Anyone aware of the Drive 55 project?
http://drive55.org/
I tend to agree with the theory. Though trying to drive 55 around here can illicit road rage from fellow drivers. Heck. Doing 60 in a 60 mph zone when everyone is else is doing 70 or better can be dangerous. And it seems few in the DFW area actually drives the speed limit.
The premise is to save gas {and the environment} by only driving 55 mph. For some of the members there the hope is to get the speed limit lowered. But without the speed limit lowered some are driving 55 anyway.
My first week in the smart car I tried to drive it like I did the Audi without thinking. I was so used to the audi's ability to accelerate quickly, take hills, and stop quickly that I didn't realize just what bad habits I had gotten into until I started driving the smart car.

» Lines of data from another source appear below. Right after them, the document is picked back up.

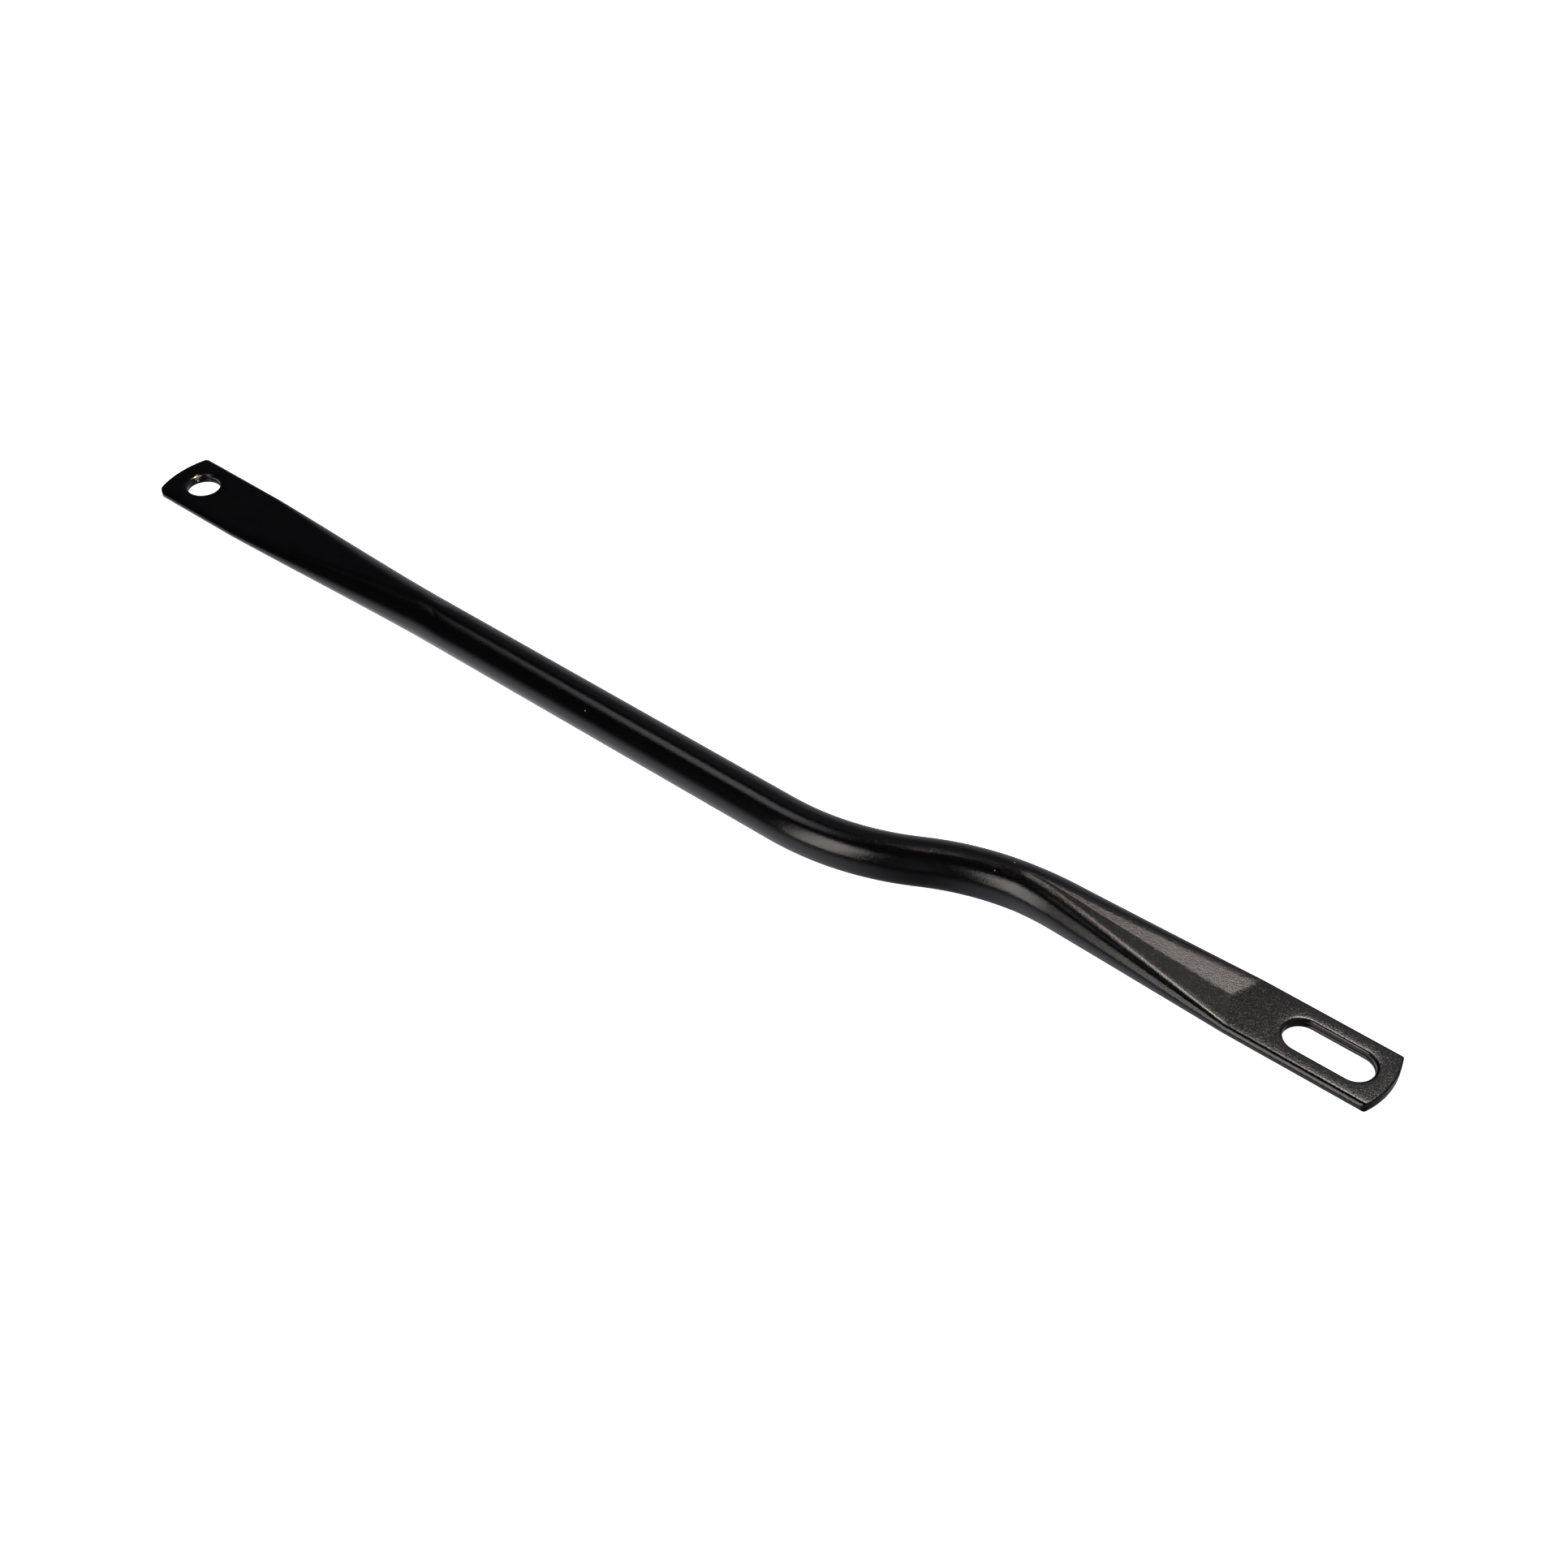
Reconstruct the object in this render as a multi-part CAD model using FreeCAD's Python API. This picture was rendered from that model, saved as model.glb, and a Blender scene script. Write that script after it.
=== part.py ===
import FreeCAD, Part
import math
import os

# Joggled tube stay, one formed tube. Millimetres, +Z up.
# Origin: centre of the round bolt hole, on the mid-plane of the flats.
# +X runs along the straight tube to the slotted end, +Z is the axis of the hole.

# ---- tube ----
TUBE_D = 12.0               # outside diameter
WALL = 1.5                  # tube wall
STRAIGHT_END_X = 207.0      # where the straight tube stops and the joggle starts
BEND_R = 70.0               # both bends, to the tube's centre line
BEND_DEG = 29.0             # angle of the slanted part of the joggle
JOG_STRAIGHT = 2.2          # straight between the two bends

# ---- hole end ----
HOLE_D = 9.0                # clearance for an M8 bolt
HOLE_TIP = 9.75             # hole centre to the tip
HOLE_FLAT_L = 31.0          # tip to the end of the flat
HOLE_RAMP_L = 66.0          # flat to full round
HOLE_FLAT_W = 18.6          # width over the folded edges
HOLE_END_R = 26.0           # plan radius of the tip

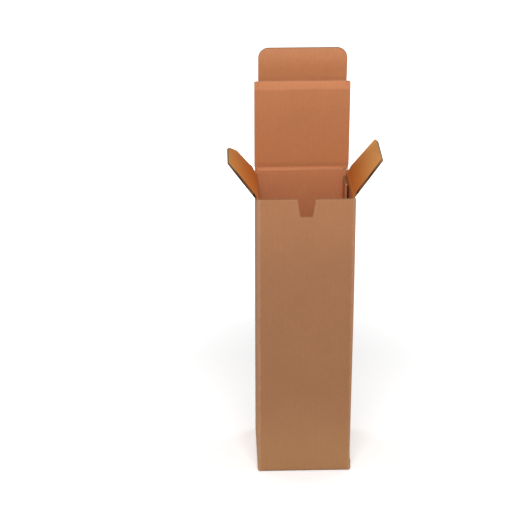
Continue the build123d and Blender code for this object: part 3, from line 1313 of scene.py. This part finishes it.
@dataclass
class ShippingBox:
    """The whole box: its shell, four flaps and the creases between them."""

    outer: Colour = (0.408, 0.181, 0.084)
    inner: Colour = (0.497, 0.192, 0.0815)
    outer_middle_painted_shade: Colour = (0.352, 0.161, 0.076)  # half way up the walls, darker: painted shade
    outer_foot_painted_bounce: Colour = (0.42, 0.208, 0.092)  # at the foot of the walls, lighter: painted light bounced off the floor
    # inner liner of the walls, lighter than the flaps': painted light against the shade inside the
    # box
    shell_inner: Colour = (0.57, 0.218, 0.095)
    lid_foot_painted_light: Colour = (0.56, 0.218, 0.09)  # of the lid's inner liner by its crease, lighter: painted light against the shade there
    tuck_foot: Colour = (0.475, 0.179, 0.073)  # the same on the tuck flap
    tuck_end_painted_light: Colour = (0.555, 0.23, 0.108)  # at its free end, lighter: painted light
    glue_stain: Colour = (0.075, 0.018, 0.004)  # painted shade on the right wall's inner face beside the tab
    core: Colour = (0.40, 0.19, 0.09)  # fluted paper and cut edges
    dust_core_painted_shade: Colour = (0.21, 0.088, 0.032)  # the same at the dust flaps, darker: painted shade
    dust_tip: Colour = (0.40, 0.25, 0.13)  # at their free ends
    # Inner liner of the left and the right dust flap, at the root and at the free end: paper colour
    # with painted bounced light, more orange at the roots and lit differently on each flap
    dust_roots_and_bounce: tuple[Colour, Colour] = ((0.54, 0.15, 0.0205), (0.475, 0.137, 0.0195))
    dust_ends_and_light: tuple[Colour, Colour] = ((0.585, 0.222, 0.046), (0.645, 0.292, 0.08))

    def finish(self, name: str, inner: PaperFinish) -> SheetFinish:
        """Makes the finishes of one panel.

        Args:
            name: Name of the panel.
            inner: Finish of its inner liner.

        Returns:
            The panel's finishes.
        """
        outer = PaperFinish(f"{name}_outer_liner", self.outer, self.outer)
        if name == "shell":
            # The walls' outer liner is painted darker half way up and lighter at the rim and the
            # foot: painted shade and light.
            foot = Patch(self.outer_foot_painted_bounce, (-1, -1, -1), (1, 1, 60 * MM), soft=mm(1, 1, 60))
            outer = PaperFinish("shell_outer_liner", self.outer_middle_painted_shade, self.outer,
                                mm(225, 335), patches=(foot,), fold_rub_and_highlight=0.4)
        raw, tip = (self.dust_core_painted_shade, self.dust_tip) if "dust" in name else (self.core, self.core)
        core = PaperFinish(f"{name}_core", raw, tip, mm(30, 51), cloud=0.2, fibre=0.35,
                           flute_tone=0.0, flute_relief=0.0, fold_rub_and_highlight=0.0, edge_rub=0.0)
        return SheetFinish(outer, inner, core)

    def dust_flap(self, side: str, index: int, span: Span) -> Flap:
        """Makes a dust flap, its inner liner more orange towards its root: painted bounced light.

        Args:
            side: Side of the box that it swings on.
            index: Place of its colours in the lists of root and end colours.
            span: Heights between which its root's colour turns to its end's.

        Returns:
            The flap.
        """
        name = f"{side}_dust"
        inner = PaperFinish(f"{name}_inner_liner", self.dust_roots_and_bounce[index], self.dust_ends_and_light[index],
                            span, fold_rub_and_highlight=0.05)
        return Flap(name, f"{name}_flap", "box", self.finish(name, inner))

    def shell_finish(self) -> SheetFinish:
        """Makes the shell's finishes, with the dust flaps' painted bounced light on the walls by
        their creases and painted shade beside the tab.

        Returns:
            The shell's finishes.
        """
        painted_light_and_shade = (
            # the dust flaps' root colours, with their painted bounced light, carried onto the walls
            # by their creases
            Patch(self.dust_roots_and_bounce[0], mm(-60, -50, 321), mm(-51, 49.6, 331.5)),
            Patch(self.dust_roots_and_bounce[1], mm(51, -60, 321), mm(60, 49.6, 331.5)),
            # painted shade on the right wall's inner face in front of the tab's edge
            Patch(self.glue_stain, mm(49.8, 2, 100), mm(51.3, 80, 326), soft=mm(0.2, 14, 3)),
        )
        colour = self.shell_inner
        return self.finish("shell", PaperFinish("shell_inner_liner", colour, colour,
                                                patches=painted_light_and_shade))

    def parts(self) -> list[FlapBoard | BoxShell | CreaseWeb]:
        """Lists the sub-assemblies in the order in which they are made.

        Returns:
            The sub-assemblies.
        """
        # The lid's inner liner: lighter at its foot as painted light, with a painted highlight on
        # the crushed band by the tuck's crease.
        lid_liner = PaperFinish("lid_inner_liner", self.lid_foot_painted_light, self.inner, mm(0, 60),
                                band=92.5 * MM)
        # The tuck's inner liner turns lighter towards its free end: painted light.
        tuck_liner = PaperFinish("tuck_inner_liner", self.tuck_foot, self.tuck_end_painted_light, mm(12, 40))
        shell = self.shell_finish()
        lid = Flap("lid", "lid_panel", "box", self.finish("lid", lid_liner))
        tuck = Flap("tuck", "tuck_flap", "lid", self.finish("tuck", tuck_liner))
        left = self.dust_flap("left", 0, mm(10, 50))
        right = self.dust_flap("right", 1, mm(5, 48))
        return [
            BoxShell(shell),
            FlapBoard(lid, 54.0 * MM, 101.7 * MM, far_root=8.2 * MM),
            FlapBoard(tuck, 49.6 * MM, 40.0 * MM),
            FlapBoard(left, 50.0 * MM, 52.2 * MM),
            FlapBoard(right, 50.0 * MM, 52.0 * MM),
            CreaseWeb(lid, mm(-53.5, 53.5), mm(4.6, 2.4), mm(3.2, 2.2), 1.08 * MM, rows=28),
            CreaseWeb(tuck, mm(-49.3, 49.3)),
            CreaseWeb(left, mm(-45.6, 49.3)),
            CreaseWeb(right, mm(-49.3, 38.1)),
        ]


def main() -> None:
    """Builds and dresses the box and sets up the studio."""
    logging.basicConfig(level=logging.INFO, format="%(name)s: %(message)s")
    for effect in (KraftPaper(), FluteShow(), Rub()):
        effect.build()
    for part in ShippingBox().parts():
        part.build()
        part.dress()
        LOG.info("%s: %d faces", part.piece.name, len(part.piece.data.polygons))
    Studio().build()
    LOG.info("studio: camera, lamps, surroundings and floor")
    deselect_all()


if __name__ == "__main__":
    main()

My 2nd week into the smart car and I've significantly improved my MPG just by accelerating and decelerating more slowly.
Don't forget proper tire air pressure to maintain best gas mileage. I bought a digital air guage (about $15) and each week check the tires when they are cold (first thing in the morning). Tire pressure varies greatly with air temperature. If the car has been driven recently expect the air pressure to be higher than when cold.

Example: Front tires 29 PSI (cold 55F) - 32 PSI (warm)
I notice a great difference in Michigan where our ambient temperature varies from subzero to quite hot (90's). I try to keep them at 29 PSI (based on 45F - 55F).

Running them with less air will result in lower mileage and excessive tire wear.
Running them with too much air will decrease handling (poor 'grip') and also increase wear.
Expect tires to naturally lose air over time so regular checking and checking before a long trip is advised.
Some people pay to have nitrogen fills (may keep pressure longer) but I don't bother due to the inconvenience of getting regular fills. I keep a small air tank around so that I can 'top up' the tires as needed. If you noticed that a tire is a 2 PSI too low - then take a note of the PSI and when you find a gas station with air (good luck) take another reading and then add the 2 PSI to that reading to get the tire to the correct pressure. Depending upon the temperature and distance you will notice an increase.
"... Running them with less air will result in lower mileage and excessive tire wear.
Running them with too much air will decrease handling (poor 'grip') and also increase wear.
Expect tires to naturally lose air over time so regular checking and checking before a long trip is advised. ..."

I never check the tire pressure! For a small price I have my tires filled with a gas they use in airplane tires. So it keeps a constant pressure all year long.I understand, your tire dealer in the US can offer it too.